Thursday, July 31, 2008

MySQL: triggers + replication = frustration

For the most part, I've been impressed with MySQL, but every once in a while I hit a problem that really surprises me. It seems like MySQL has this mentality that if there is a bug that is hard to fix, just document it, and then it's a feature and not a bug. Nice.

MySQL claims to have most of the power features of a robust RDBMS like triggers, foreign keys (although I consider that the most basic of features), stored procedures, etc. But it sure is frustrating to find out that most are incomplete.

Sure MySQL has foreign keys, and cascade deletes, but don't expect cascade deletes to fire triggers. That's a documented feature (bug).

Sure MySQL has triggers, but don't try using them if you are also using replication. We recently got bit by a feature (bug) where stored procedures or triggers that insert multiple records in tables with auto-increment don't work with replication. The auto-increment values on the replica will get off, and replication will break.

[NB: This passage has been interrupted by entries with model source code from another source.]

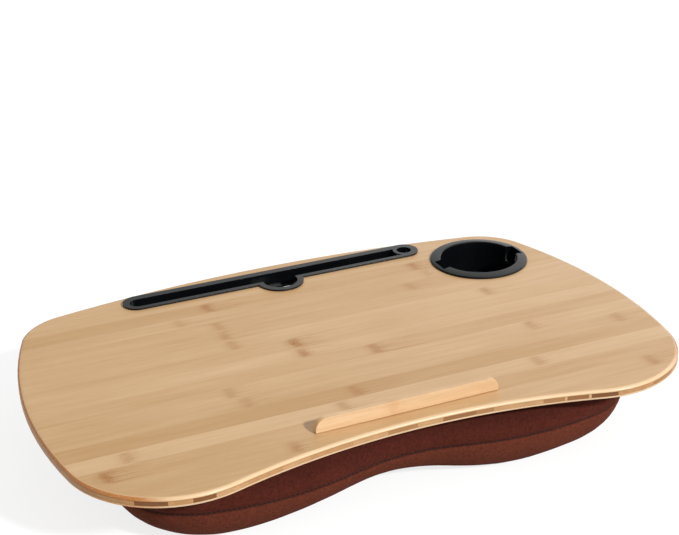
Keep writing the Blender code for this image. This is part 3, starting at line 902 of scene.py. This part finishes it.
def cushion_rows():
    """Every row of the cushion from the top's spine to the bottom's, and the seam's row number.

    Round the corner the share and the fall are a cosine and a sine of the row's turn, to
    the power of 2 / CORNER_POWER. The valley is a squared cosine of the distance from
    its middle line.
    """
    cap = ring(side_radii[-1][None], cap_shares)
    cap_z = np.full(cap.shape[:2], liner_high.z)
    edge = ring(side_radii[-1][None], np.array((1.0,)))
    edge_z = np.full(edge.shape[:2], (liner_low.z + liner_high.z) / 2)
    side = ring(radii_at(side_rises), np.ones(len(side_rises)))
    side_z = np.repeat(seam_z + side_rises[:, None] * (side_high.z - seam_z), COLUMNS, axis=1)
    turn = corner_turns * math.pi / 2
    corner_shares = CORNER_START + (1 - CORNER_START) * np.cos(turn) ** (2 / CORNER_POWER)
    corner_falls = (1 - CROWN_SHARE) * np.sin(turn) ** (2 / CORNER_POWER)
    shares = np.concatenate((corner_shares, flat_shares * CORNER_START))
    falls = np.concatenate((corner_falls, 1 - CROWN_SHARE * flat_shares**2))
    lower = ring(side_radii[0][None], shares)
    across = np.minimum(abs(lower[..., 0] - VALLEY_X) / VALLEY_HALF_WIDTH, 1)
    valley = VALLEY_RISE * np.cos(across * math.pi / 2) ** 2
    lower_z = np.maximum(seam_z - (seam_z + RESTING_CUT - valley) * falls[:, None], 0)
    plan = np.concatenate((cap, edge, side, lower))
    height = np.concatenate((cap_z, edge_z, side_z, lower_z))
    return np.dstack((plan, height)), len(cap) + len(edge) + len(side) - 1


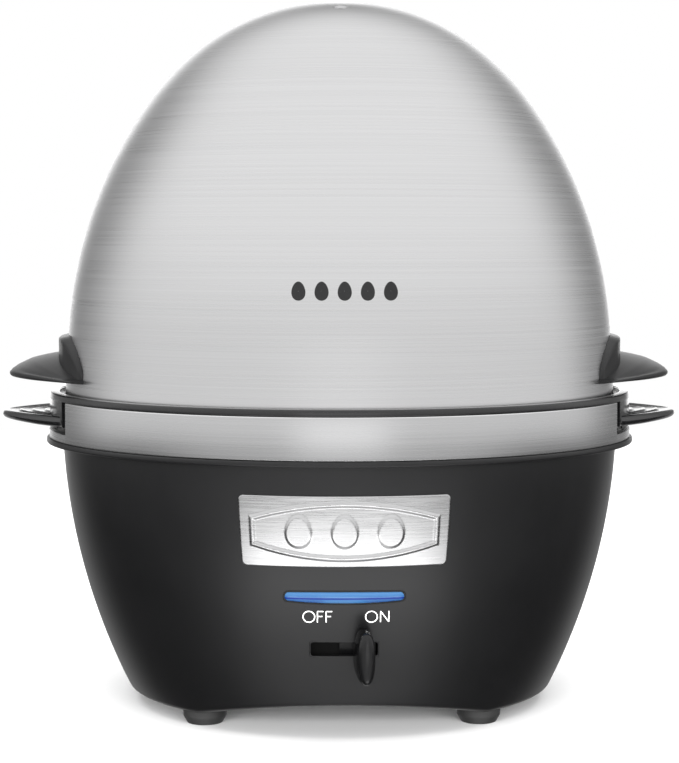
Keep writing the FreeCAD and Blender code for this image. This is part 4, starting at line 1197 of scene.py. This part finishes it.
@dataclass
class Housing:
    """Moulded housing: curved wall with a softened wavy foot, lip, rim wall and ledge."""

    skin: float = 2.4
    low: float = 4.3
    lip_reach: float = 3.0
    lip_skin: float = 1.5
    rim_wall: float = 1.3
    notch_turn: float = 23.4
    notch_floor: float = 84.6
    ledge: float = 82.2
    ledge_width: float = 4.3
    arch: float = 158.0
    crown: float = 10.3
    slot: Point = (9.35, 2.1)
    slot_level: float = 28.0
    boss: float = 9.0
    boss_face: float = 76.5
    boss_depth: float = 9.0
    slot_edge: float = 0.24
    slot_gap: float = 0.16

    def foot_level(self, x: float) -> float:
        """Height of the wall's lower edge at a distance from the middle."""
        return max(self.low, math.sqrt(self.arch ** 2 - x ** 2) - self.arch + self.crown)

    def section(self, turn: float, wall: Wall, lip: float, rim: float, rim_top: float) -> list[Point]:
        """The closed section of the housing at one direction.

        Args:
            turn: direction in radians.
            wall: the outer wall.
            lip: height of the lip's underside.
            rim: inside radius of the rim wall.
            rim_top: top of the rim wall there.

        Returns:
            Radius and height of each corner.
        """
        reach = wall.radius(self.low + 3.0)
        low = self.foot_level(reach * math.cos(turn))
        outside = [(wall.radius(z), z, 0.0) for z in spread(low + 5.2, lip - 1.2, 46)]
        inside = [(wall.radius(z) - self.skin, z, 0.0) for z in spread(lip - 3.0, low + 5.2, 14)]
        outer = rim + self.rim_wall
        return rounded_outline([
            (wall.radius(low) - 3.3, low, 0.9), (wall.radius(low), low, 3.4), *outside,
            (wall.radius(lip), lip, 0.5), (rim + self.lip_reach, lip, 0.45),
            (rim + self.lip_reach, lip + self.lip_skin, 0.5), (outer, lip + self.lip_skin, 0.0),
            (outer, rim_top, 0.3), (rim, rim_top, 0.3), (rim, self.ledge, 0.0),
            (rim - self.ledge_width, self.ledge, 0.4),
            (rim - self.ledge_width, self.ledge - 2.0, 0.0), *inside])

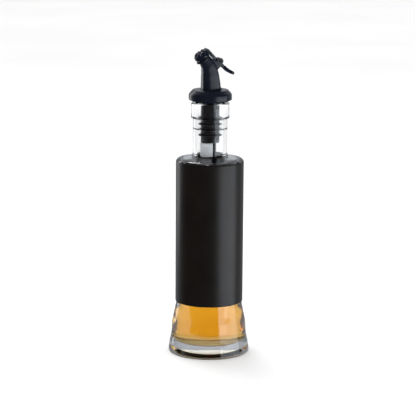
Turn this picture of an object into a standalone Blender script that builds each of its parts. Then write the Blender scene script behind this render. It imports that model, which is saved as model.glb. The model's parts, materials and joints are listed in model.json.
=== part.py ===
"""An oil and vinegar dispenser: a glass bottle in a black metal sleeve, with a stopper and a lever pourer.

Everything is in metres. +Z is up, the origin is the middle of the bottle's foot on the table, the spout
points to -X and the thumb lever to +X. The bottle, the sleeve, the oil and the stopper are turned shapes.
The lid with its arm and lever is the one moving piece, and its origin is on the hinge pin.
"""

import math

import bmesh
import bpy
from mathutils import Matrix, Vector

OBJECT_NAME = "oil_dispenser"

# How finely round shapes are cut
BOTTLE_SIDES = 48
STOPPER_SIDES = 32
SMALL_SIDES = 20

# The clear gap kept between pieces that touch
TOUCH_GAP = 0.0003

# Bottle, outside
BASE_RADIUS = 0.0340
BODY_RADIUS = 0.0276
FLARE = ((0.0030, 0.0340), (0.0090, 0.0331), (0.0160, 0.0317), (0.0260, 0.0310), (0.0345, 0.0293), (0.0432, 0.0276))
FLARE_STEPS = 2
FOOT_ROUND = 0.0018
FOOT_RING_INNER = 0.0235
PUNT_RISE = 0.0018
SHOULDER_Z = 0.1640
SHOULDER_ROUND = 0.0016
SHOULDER_RISE = 0.0026
NECK_RADIUS = 0.0145
NECK_FILLET = 0.0022
FINISH_Z = 0.2000
FINISH_RADIUS = 0.0160
STEP_HEIGHT = 0.0007
BOTTLE_TOP_Z = 0.2125
LIP_ROUND = 0.0010

# Bottle, inside
WALL = 0.0030
FLOOR_Z = 0.0093
HEEL_RADIUS = 0.0276
HEEL_ROUND = 0.0050
INNER_FLARE = ((0.0200, 0.0272), (0.0260, 0.0267), (0.0345, 0.0257))
NECK_BORE = 0.0104
BORE_STEP_Z = 0.1910
LOWER_BORE = 0.0113
THROAT_ROUND = 0.0030

# Sleeve
SLEEVE_RADIUS = 0.0285
SLEEVE_WALL = 0.0006
SLEEVE_BOTTOM_Z = 0.0439
SLEEVE_TOP_Z = 0.1641
SLEEVE_LIP_HEIGHT = 0.0014
SLEEVE_LIP_WIDTH = 0.0004

# Oil
OIL_LEVEL_Z = 0.1280

# Pourer's collar, and the stem under it that holds the stopper
COLLAR_RADIUS = 0.0180
COLLAR_Z = BOTTLE_TOP_Z + TOUCH_GAP
COLLAR_UNDER_RADIUS = 0.0134
COLLAR_UNDER_CHAMFER = 0.0024
COLLAR_EDGE_Z = 0.2201
COLLAR_TOP_Z = 0.2234
COLLAR_TOP_RADIUS = 0.0148
STEM_RADIUS = 0.0063
STEM_BOTTOM_Z = 0.2050

# Stopper
PLUG_RADIUS = 0.00775
PLUG_BOTTOM_Z = 0.1794
FIN_RADIUS = 0.0098
FIN_HEIGHT = 0.0019
FIN_Z = (0.1993, 0.1951, 0.1905, 0.1858)
POUR_X = -0.0030
PLUG_BORE = 0.0038
AIR_X = 0.0040

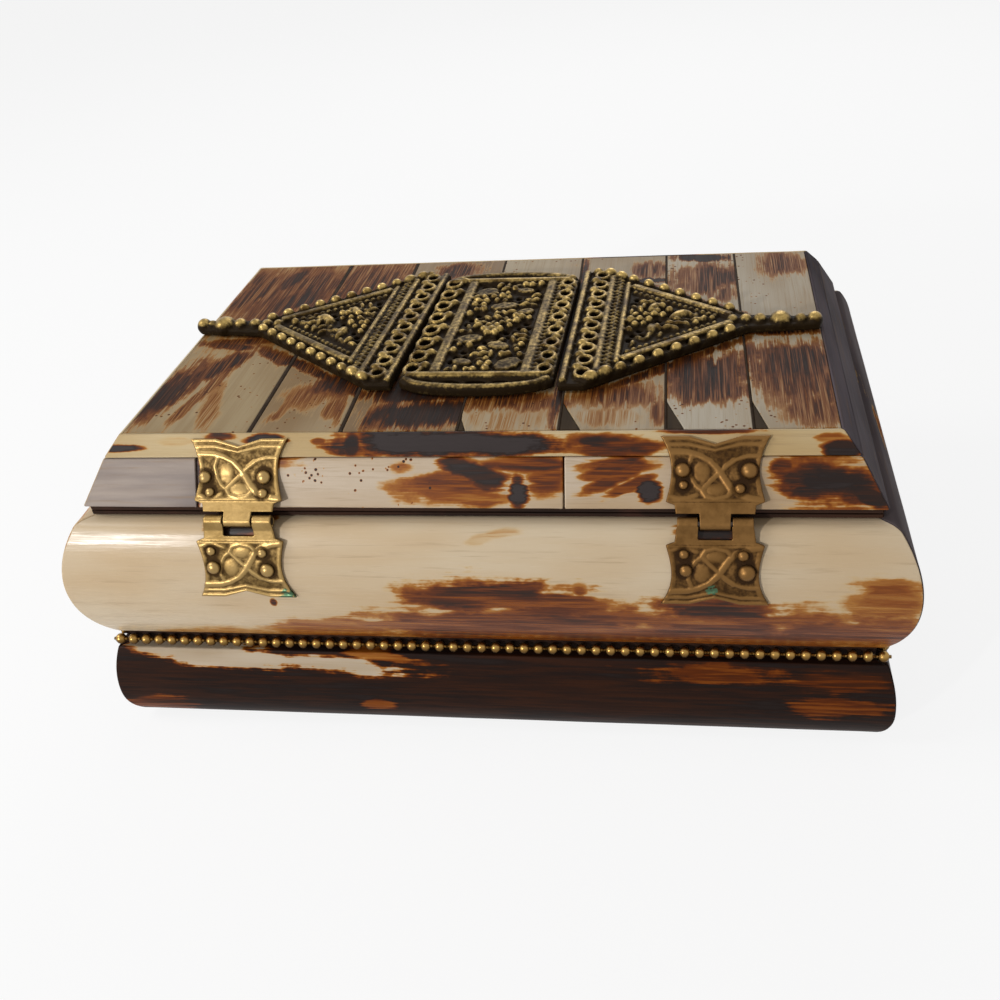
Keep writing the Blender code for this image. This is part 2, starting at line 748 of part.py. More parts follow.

The problem is that before each insert statement in the binlog, there is a statement to set the auto-increment value. This is important to make sure that the values will always be the same between master and replica. On the master you may have two transactions that run in parallel, and use interleaved auto-increment values:

tx1: insert into table1 ... (uses auto-increment value 1)
tx2: insert into table1 ... (uses auto-increment value 2)
tx1: insert into table1 ... (uses auto-increment value 3)
tx1: commit;
tx2: commit;

In the binlogs, the transactions are serialized, so the auto-increment value has to be explicitly set:

set auto-increment to 1;
insert into table1...
set auto-increment to 3;
insert into table1...

set auto-increment to 2;
insert into table1...

But consider the case where the insert is on a table with a trigger that inserts a record into a second table (like an auditing table). The binlog only sets the auto-increment value for the actual insert statement. The trigger's insert will use whatever the replica's auto-increment value for the second table is set to. Since simultaneous transactions on the master are serialized in the binlogs, inserts on the second table may happen out of order, and auto-increment values will no longer match the master.

It seems that MySQL is not planning on fixing this bug in 5.0. My understanding is that in 5.1 the solution will be to use row-based replication. Statement based replication will still be broken, from what I can tell. I did see one bug report where someone said something about mixed mode replication, and switching to row-based temporarily for any statement or stored procedure call that will insert multiple records. Sounds like a can of worms to me.

Regardless of what happens in 5.1, there will be no solution for this in 5.0. And from my experience, I'll be nervous to move to 5.1 anytime soon. So it looks like I'll be stuck with this "feature" for a while to come. Nice.